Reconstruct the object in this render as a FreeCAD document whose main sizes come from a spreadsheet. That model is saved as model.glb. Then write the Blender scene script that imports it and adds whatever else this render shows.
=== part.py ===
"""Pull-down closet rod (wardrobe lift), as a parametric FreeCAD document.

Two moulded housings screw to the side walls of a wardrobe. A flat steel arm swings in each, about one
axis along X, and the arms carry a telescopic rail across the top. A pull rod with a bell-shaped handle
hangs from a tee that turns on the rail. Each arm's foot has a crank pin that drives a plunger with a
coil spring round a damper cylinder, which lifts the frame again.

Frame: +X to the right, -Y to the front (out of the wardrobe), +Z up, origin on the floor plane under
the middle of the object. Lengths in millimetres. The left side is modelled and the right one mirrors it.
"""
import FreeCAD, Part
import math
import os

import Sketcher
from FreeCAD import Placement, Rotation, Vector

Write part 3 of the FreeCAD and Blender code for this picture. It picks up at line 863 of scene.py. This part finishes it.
:::
What is being asked -> Above are some records; extract every one of them exactly.

Exercise result ->
Reconstruct the object in this render as a FreeCAD document whose main sizes come from a spreadsheet. That model is saved as model.glb. Then write the Blender scene script that imports it and adds whatever else this render shows.
=== part.py ===
"""Pull-down closet rod (wardrobe lift), as a parametric FreeCAD document.

Two moulded housings screw to the side walls of a wardrobe. A flat steel arm swings in each, about one
axis along X, and the arms carry a telescopic rail across the top. A pull rod with a bell-shaped handle
hangs from a tee that turns on the rail. Each arm's foot has a crank pin that drives a plunger with a
coil spring round a damper cylinder, which lifts the frame again.

Frame: +X to the right, -Y to the front (out of the wardrobe), +Z up, origin on the floor plane under
the middle of the object. Lengths in millimetres. The left side is modelled and the right one mirrors it.
"""
import FreeCAD, Part
import math
import os

import Sketcher
from FreeCAD import Placement, Rotation, Vector

Write part 3 of the FreeCAD and Blender code for this picture. It picks up at line 863 of scene.py. This part finishes it.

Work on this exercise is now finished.